Without the state’s intervention, the source of extra money is bank credit. Banks create loan facilities, which in turn create deposits when loans are drawn down through payments made in the course of business. During a period of bank credit expansion, all banks will see increasing levels of deposits, and when these lead to imbalances for individual banks they are reconciled through wholesale money markets.

The expansion of bank credit favors the banks themselves and their lending customers, who get to benefit and spend it first, before prices can reflect the additional currency in circulation. As the extra money is spent into increasingly wider distribution, it drives prices up behind it in what is known as the Cantillon effect. Eventually, it is fully absorbed into economic activities. But since production resources are relatively inelastic, the purchasing power of currency units declines as the greater quantity of money chases the same goods. This is reflected in an increase in the general level of prices.

But during the process of new money being absorbed into the economy, a cycle of economic activity develops. Initially, the extra money in circulation creates demand for goods and services that did not previously exist. A temporary boom in business activity takes place, but only for those goods and services in the locations where the new money is spent. But unrecorded is the transfer of wealth that benefits early receivers of the new money, from those who only receive it later. The losers are obviously the savers, whose capital buys less, and the workers, whose salaries are devalued.

The spread of rising prices affects businesses as well. As the extra money percolates through the economy, they find that the cost of raw materials and commodities rises, driven by the excess demand for them created by the additional money. Shortages of skilled labor develop, and the cost of labor rises. Waiting times for manufacturing equipment lengthen, and their prices rise as well.

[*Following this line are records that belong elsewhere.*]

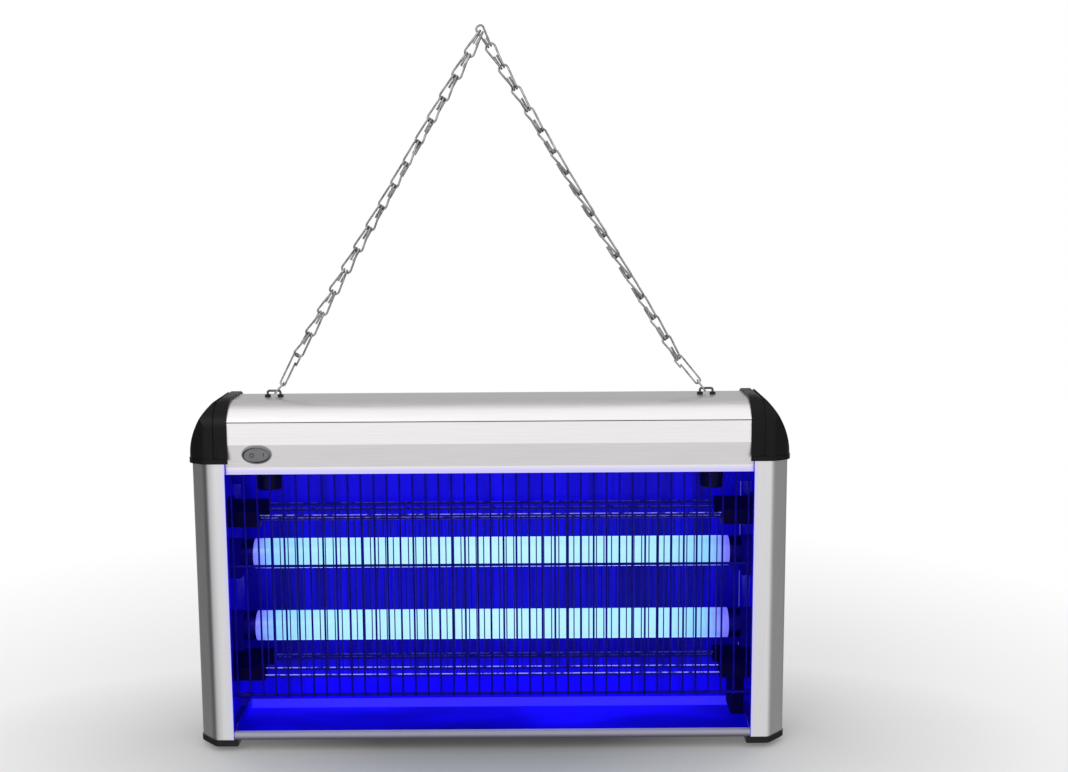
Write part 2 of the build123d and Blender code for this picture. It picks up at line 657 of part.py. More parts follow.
def twist(first, steps):
    """Roll of each link, in degrees, from the first one's roll and the turn to each next link."""
    rolls = [first]
    for step in steps:
        rolls.append(rolls[-1] + step)
    return rolls


def apex_link():
    """The link over the hanging point: the right run hangs from its fold, the left one on its left leg."""
    return chain_link(APEX_START, APEX_RIGHT, 180, APEX_BOW, APEX_TAIL)


def connecting_ring(side, hook_end):
    """Small ring that joins a snap hook to the staple bar."""
    bar = (side * RING_ON_BAR_X, BAR_Z)
    place, length = in_plane(bar, hook_end, 90)
    half = 3.0
    low = -2.7
    high = length + 2.1
    corners = [(half, 0, low), (half, 0, high), (-half, 0, high), (-half, 0, low)]
    return place * wire_form([(0.5, 0, low), *corners, (0.3, 0, low)], [2.2] * 4, HOOK_R)


# ---- fasteners ----

def screw(x, y, z, turn, radius=3.0):
    """Pan-head screw: domed head outside, short shank inside; turn points its head."""
    head = Pos(0, 0, 0.9) * Cylinder(radius, 1.8)
    head = fillet(head.edges().sort_by(Axis.Z)[-1], 0.9)
    slot = Pos(0, 0, 1.6) * (Box(0.8, radius * 1.3, 1.0) + Box(radius * 1.3, 0.8, 1.0))
    return Pos(x, y, z) * turn * (head - slot)


def cap_screws():
    """Two through the outer side of each end cap."""
    screws = []
    for _, side in SIDES:
        for y in (-14, 14):
            screws.append(screw(side * CAP_OUTER_X, y, CAP_SCREW_Z, Rot(0, side * 90, 0), 2.6))
    return group(screws)


def reflector_screws():
    """Four along the rear apron's lip, and two through the sheet's lower tabs."""
    outward = Rot(-90, 0, 0)
    top = [screw(x, LIP_Y, 242, outward, 2.4) for x in (-210, -70, 70, 210)]
    low = [screw(x, REFLECTOR_Y[1], TAB_HEIGHTS[0], outward, 2.4) for x in (-216, 216)]
    return group(top + low)


def main():
    os.makedirs("parts", exist_ok=True)
    save("top_cover", top_cover())
    save("front_apron", front_apron())
    save("rear_apron", rear_apron())
    save("chassis_plate", chassis_plate())
    save("cap_screws", cap_screws())
    save("rear_reflector", rear_reflector())
    save("reflector_screws", reflector_screws())
    save("front_guard", front_guard())
    save("collection_tray", collection_tray())
    for name, side in SIDES:
        save(f"end_cap_{name}", end_cap(side))
        save(f"post_{name}", post(side))
        save(f"foot_{name}", foot(side))
        save(f"end_plate_{name}", end_plate(side))
        save(f"starter_{name}", starter(side))
        save(f"starter_socket_{name}", starter_socket(side))
        save(f"insulator_upper_{name}", insulator(side, UPPER_ARMS_Z, False))
        save(f"insulator_lower_{name}", insulator(side, LOWER_ARMS_Z, side > 0))
        save(f"hanging_staple_{name}", hanging_staple(side))
        for level, z in zip(("upper", "lower"), TUBE_Z):
            save(f"lamp_holder_{level}_{name}", lamp_holder(side, z))
    for level, z in zip(("upper", "lower"), TUBE_Z):
        save(f"tube_glass_{level}", tube_glass(z))
        save(f"tube_caps_{level}", group([tube_cap(side, z) for _, side in SIDES]))
        save(f"holder_rotors_{level}", group([holder_rotor(side, z) for _, side in SIDES]))
    for place, y in (("front", -GRID_Y), ("rear", GRID_Y)):
        save(f"grid_{place}_live", grid_comb(y, True))
        save(f"grid_{place}_return", grid_comb(y, False))
    save("ballast_left", ballast(-165))
    save("ballast_right", ballast(72))
    save("transformer_core", transformer_core())
    save("transformer_coil", transformer_coil())
    save("terminal_block", terminal_block())
    save("cord_inlet_grommet", cord_inlet_grommet())
    save("switch_bezel", switch_bezel())
    save("switch_rocker", switch_rocker())
    save("switch_body", switch_body())
    save("staple_bushes", staple_feet(2.6, TOP_Z, TOP_Z + 1.8))
    save("staple_nuts", staple_feet(3.4, TOP_Z - WALL - 3.0, TOP_Z - WALL))
    save("connecting_ring_left", connecting_ring(-1, HOOK_LEFT[0]))
    save("connecting_ring_right", connecting_ring(1, HOOK_RIGHT[0]))
    save("snap_hook_left", snap_hook(HOOK_LEFT, -30, 1, 2.0))
    save("snap_hook_right", snap_hook(HOOK_RIGHT, 20, -1, 0.3))
    left_rolls = twist(30, [-9] * 5 + [-5] * 4 + [7] * 5)
    right_rolls = twist(-20, [-9] * 4 + [0] * 3 + [8] * 7)
    save("chain_left", chain_run(HOOK_LEFT[1], APEX_LEFT, left_rolls, True))
    save("chain_right", chain_run(HOOK_RIGHT[1], APEX_RIGHT, right_rolls, False))
    save("apex_link", apex_link())


main()
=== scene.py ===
import json
import math

import bmesh
import bpy
from mathutils import Matrix, Vector

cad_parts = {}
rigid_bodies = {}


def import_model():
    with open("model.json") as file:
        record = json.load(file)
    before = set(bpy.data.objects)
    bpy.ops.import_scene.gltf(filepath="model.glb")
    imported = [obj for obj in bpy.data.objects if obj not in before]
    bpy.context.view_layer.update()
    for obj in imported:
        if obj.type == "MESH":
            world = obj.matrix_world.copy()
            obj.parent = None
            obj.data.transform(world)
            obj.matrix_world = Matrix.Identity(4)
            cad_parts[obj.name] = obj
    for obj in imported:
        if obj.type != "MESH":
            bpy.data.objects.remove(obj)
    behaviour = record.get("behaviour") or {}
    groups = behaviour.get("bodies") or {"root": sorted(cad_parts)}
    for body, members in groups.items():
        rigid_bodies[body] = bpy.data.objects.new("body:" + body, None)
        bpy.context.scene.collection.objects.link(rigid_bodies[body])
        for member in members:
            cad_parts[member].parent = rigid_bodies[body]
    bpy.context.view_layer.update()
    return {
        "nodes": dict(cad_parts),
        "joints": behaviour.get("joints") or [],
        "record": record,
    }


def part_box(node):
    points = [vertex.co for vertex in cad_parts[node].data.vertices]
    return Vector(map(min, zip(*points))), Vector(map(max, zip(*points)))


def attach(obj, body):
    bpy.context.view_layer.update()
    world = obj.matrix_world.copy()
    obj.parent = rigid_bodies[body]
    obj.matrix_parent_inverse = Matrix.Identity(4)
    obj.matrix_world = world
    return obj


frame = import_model()
NODES = frame["nodes"]


# ---- places, worked out from the frame ----

def middle(node):
    low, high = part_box(node)
    return (low + high) / 2


FEET_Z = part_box("foot_left")[0].z
CENTRE = middle("top_cover")
POST_LOW, POST_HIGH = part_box("post_left")
POST_REACH = CENTRE.x - POST_LOW.x          # from the middle to a post's outer face
OPENING_HALF = CENTRE.x - POST_HIGH.x       # from the middle to a post's inner face
REFLECTOR_LOW, REFLECTOR_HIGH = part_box("rear_reflector")
ROCKER = next(joint for joint in frame["joints"] if joint["name"] == "switch_rocker_tilt")
ROCKER_PIVOT = Vector(ROCKER["pos_m"])
ROCKER_UP = -Vector(ROCKER["axis"]).normalized()        # up the sloping apron that holds the switch


# ---- colours ----

def srgb(r, g, b):
    """Linear colour, with alpha, from 0-255 display values."""
    def linear(v):
        v /= 255
        return v / 12.92 if v <= 0.04045 else ((v + 0.055) / 1.055) ** 2.4
    return (linear(r), linear(g), linear(b), 1.0)


def scaled(colour, share, lift=0.0):
    """A colour made darker or lighter, with a little of every channel added."""
    return tuple(min(1.0, c * share + lift) for c in colour[:3]) + (1.0,)


def greys(*stops):
    """Stops for a ramp, from pairs of a position and a linear grey level."""
    return [(place, (level, level, level, 1.0)) for place, level in stops]


BLACK = srgb(0, 0, 0)
WHITE = srgb(255, 255, 255)


# ---- node steps ----

class Steps:
    """Small steps of a node tree. Each takes and gives sockets."""

    def __init__(self, tree):
        self.tree = tree

    def node(self, kind, **inputs):
        made = self.tree.nodes.new(kind)
        for name, value in inputs.items():
            made.inputs[name.replace("_", " ")].default_value = value
        return made

    def link(self, source, target):
        self.tree.links.new(source, target)

    def maths(self, kind, first, second=0.0):
        """One maths step on a value, with another value or a number."""
        made = self.node("ShaderNodeMath")
        made.operation = kind
        self.link(first, made.inputs[0])
        if isinstance(second, float):
            made.inputs[1].default_value = second
        else:
            self.link(second, made.inputs[1])
        return made.outputs["Value"]

    def component(self, vector, axis):
        """One of a vector's X, Y and Z."""
        split = self.node("ShaderNodeSeparateXYZ")
        self.link(vector, split.inputs["Vector"])
        return split.outputs[axis]

    def window(self, value, start, end, low=0.0, high=1.0):
        """Maps start-end of a value to low-high, and holds it there beyond."""
        made = self.node("ShaderNodeMapRange", From_Min=start, From_Max=end, To_Min=low, To_Max=high)
        self.link(value, made.inputs["Value"])
        return made.outputs["Result"]

    def within(self, share, value, start, end):
        """A share, cut down to nothing where a value is before start, and whole past end."""
        return self.maths("MULTIPLY", share, self.window(value, start, end))

    def ramp(self, factor, stops):
        """Colour ramp; stops are (position, colour)."""
        made = self.node("ShaderNodeValToRGB")
        points = made.color_ramp.elements
        while len(points) < len(stops):
            points.new(0.5)
        for point, (place, colour) in zip(points, stops):
            point.position = place
            point.color = colour
        self.link(factor, made.inputs["Fac"])
        return made.outputs["Color"]

    def mottle(self, factor, dark, light):
        """Colour that follows a noise between two colours."""
        return self.ramp(factor, [(0.3, dark), (0.7, light)])

    def blend(self, factor, first, second):
        """Colour between two others, each a colour or a socket."""
        made = self.node("ShaderNodeMix")
        made.data_type = "RGBA"
        self.link(factor, made.inputs[0])
        for slot, colour in ((6, first), (7, second)):      # the colour inputs A and B
            if isinstance(colour, tuple):
                made.inputs[slot].default_value = colour
            else:
                self.link(colour, made.inputs[slot])
        return made.outputs[2]


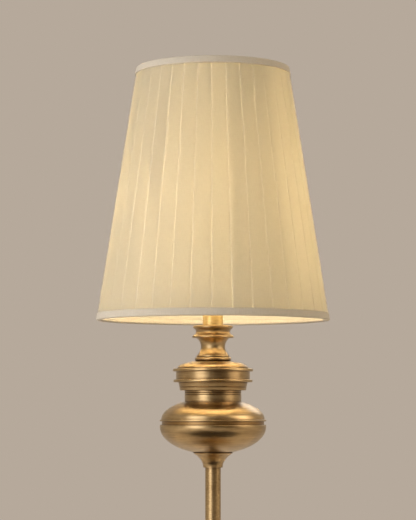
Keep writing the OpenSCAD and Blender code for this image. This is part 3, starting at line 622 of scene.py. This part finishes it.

Other prices rise, such as establishment costs and the cost of energy. Meanwhile, the availability of monetary capital continues to expand as banks compete for business in the boom times.

At some point, the expansion of the banks’ balance sheets informs the prudent banker that even though times are good, some caution must prevail. The fall in the currency’s purchasing power has led to money being diverted from savings to consumption, because the time preference between possession and nonpossession has increased. Even though higher levels of spending ensure that money continues to circulate through the banks, they need to raise interest rates to maintain the balance between the extension of bank credit and the security of customer deposits. This is because there is an inherent risk for banks in funding term credit through checking accounts, which can be drawn down without notice, instead of term deposits.

The rise in interest rates disrupts producers’ business models and they begin to consider reallocating capital to other applications. As we have seen, when there is a stable quantity of money, this is not a problem, essentially because changing business strategies in a fixed-money economy is a random process. Neither is the extension of production time that tends to accompany artificially suppressed interest rates, illustrated by Hayek’s triangle, ever an issue in a fixed-money economy. But the effect of the expansion of money has been to ensure that all businesses tend to act in the same way at the same time. A significant bias develops, so that the majority of businesses end up at a crossroads at the same time, reassessing businesses that have become unprofitable.

Commercial banks are sensitive to these changed conditions and are only too aware of the risks of extended lending to unprofitable businesses. At the same time, therefore, bankers in the majority of banks arrive at the same conclusion, again all together: they should reduce lending risks for fear of being caught out in a slump.

The expansion of bank credit commences and gathers pace over an extended period of time, and then comes to a sudden halt. It is clear that the origin of the business cycle is found in an increase in the quantity of circulating money in the form of bank credit. Without changes in the quantity of bank credit, a cycle of business activity cannot develop.